Although resulting from different technical and non-technical issues of your website, spider traps have a common consequence on your website; they make it hard for crawlers to explore your site. Consequently, this decreases your search engine visibility, which in turn affects your ranking. Other negative impacts include;

  • Decrease in the quality of your ranking by Google algorithms
  • Affect the ranking of the original page in cases where the spider traps cause near-duplicate pages
  • Waste of crawl budget as search bots waste time loading irrelevant near-duplicate pages

The Final Word

Theoretically, a “polite” spider, who only requests documents from a host once every few seconds, and alternates its requests between hosts, is far less likely to get trapped in a crawler. Sites can also set up robot.txt to instruct bots to avoid the crawler trap once they’re identified, but this isn’t a guarantee a crawler won’t be affected. Taking the time to identify to fix crawler traps supports other measures taken to optimize SEO relevance and site ranking.

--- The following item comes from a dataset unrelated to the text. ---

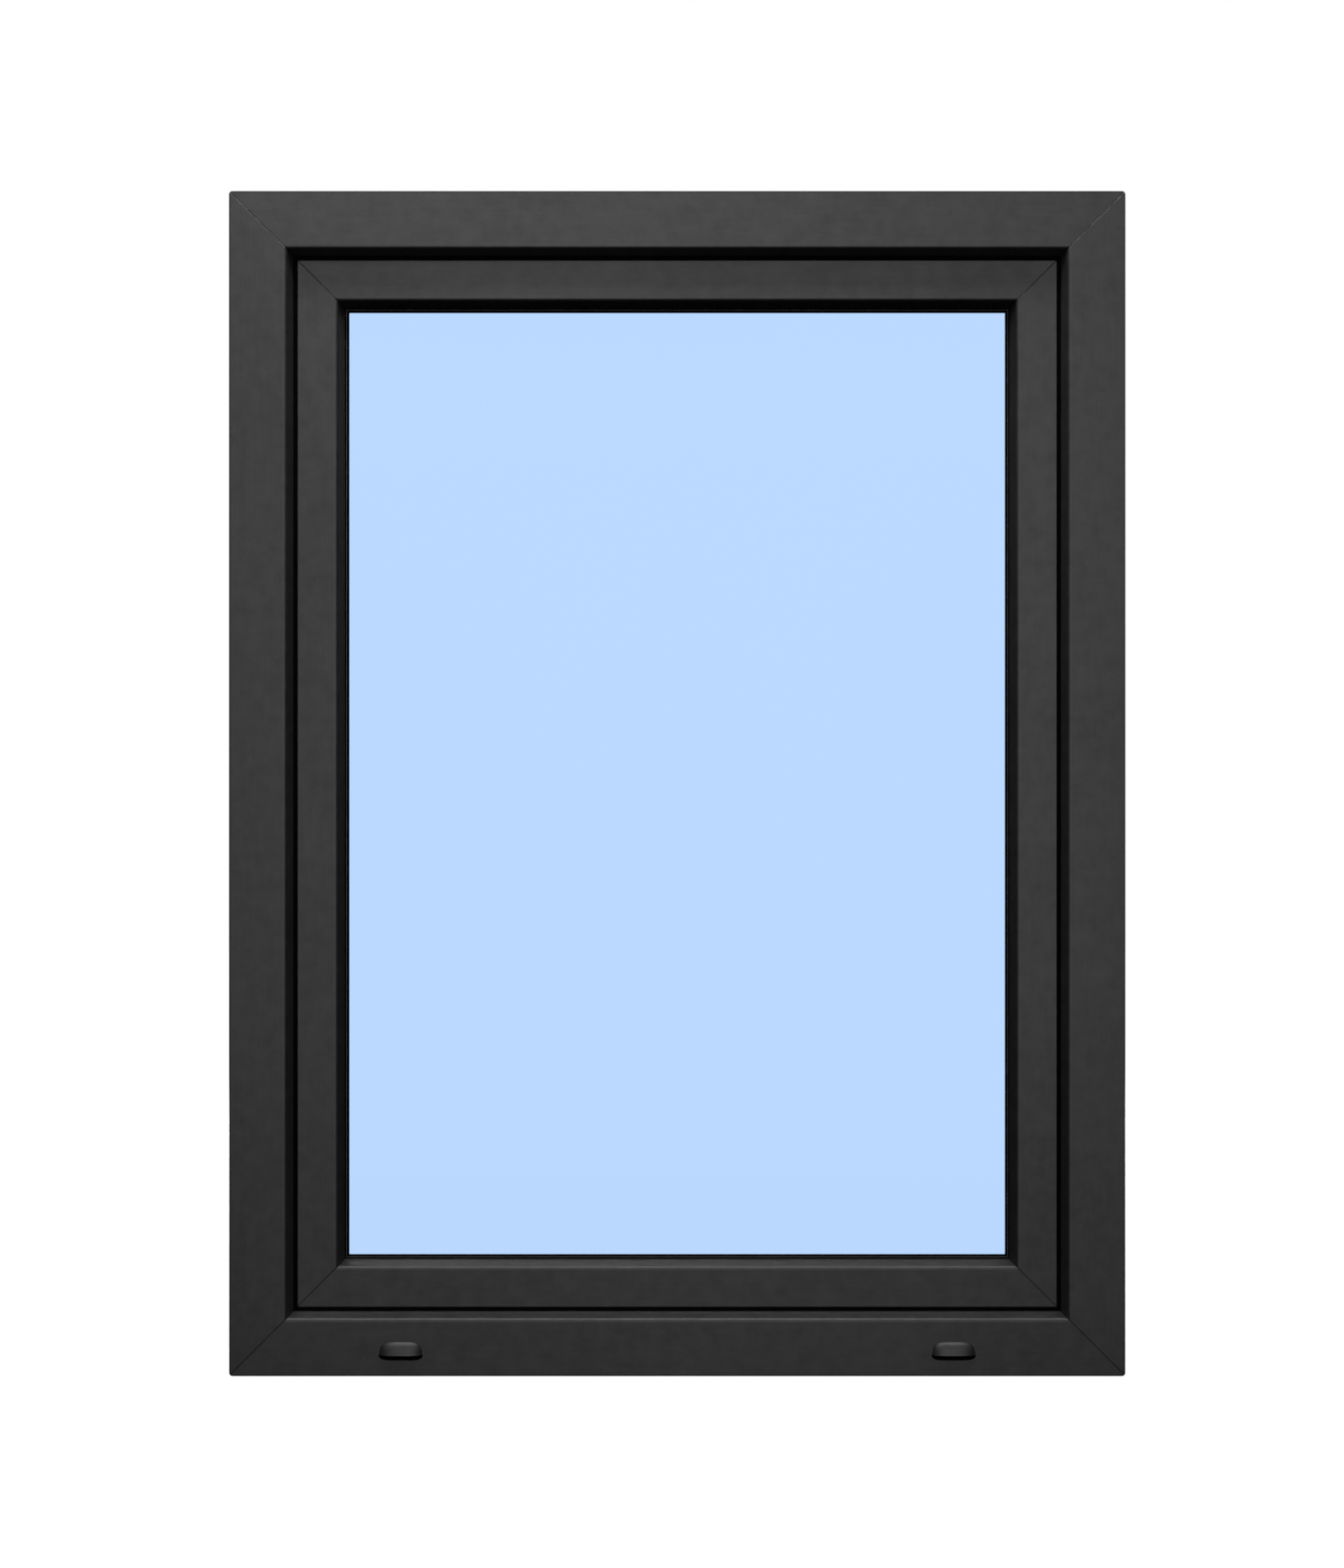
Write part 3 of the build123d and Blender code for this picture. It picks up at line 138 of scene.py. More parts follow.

  • Save, and preserve, raw web server logs
  • Conduct technical SEO audits regularly.
  • Add parameters as fragments, as search engine crawlers ignore URL fragments.
  • Regularly run your own crawls, and make sure the correct pages are the ones crawled.
  • Check a variety of user-agents. You may not have the clearest picture of your site if you’re only viewing it through one user-agent. Bots may be caught in loops of canonical tags, that visitors don’t encounter because they selectively click links.

Use this guide to identify, remove, and prevent spider traps. They all occur due to various reasons, but they all have a collective impact, deter the success of your website.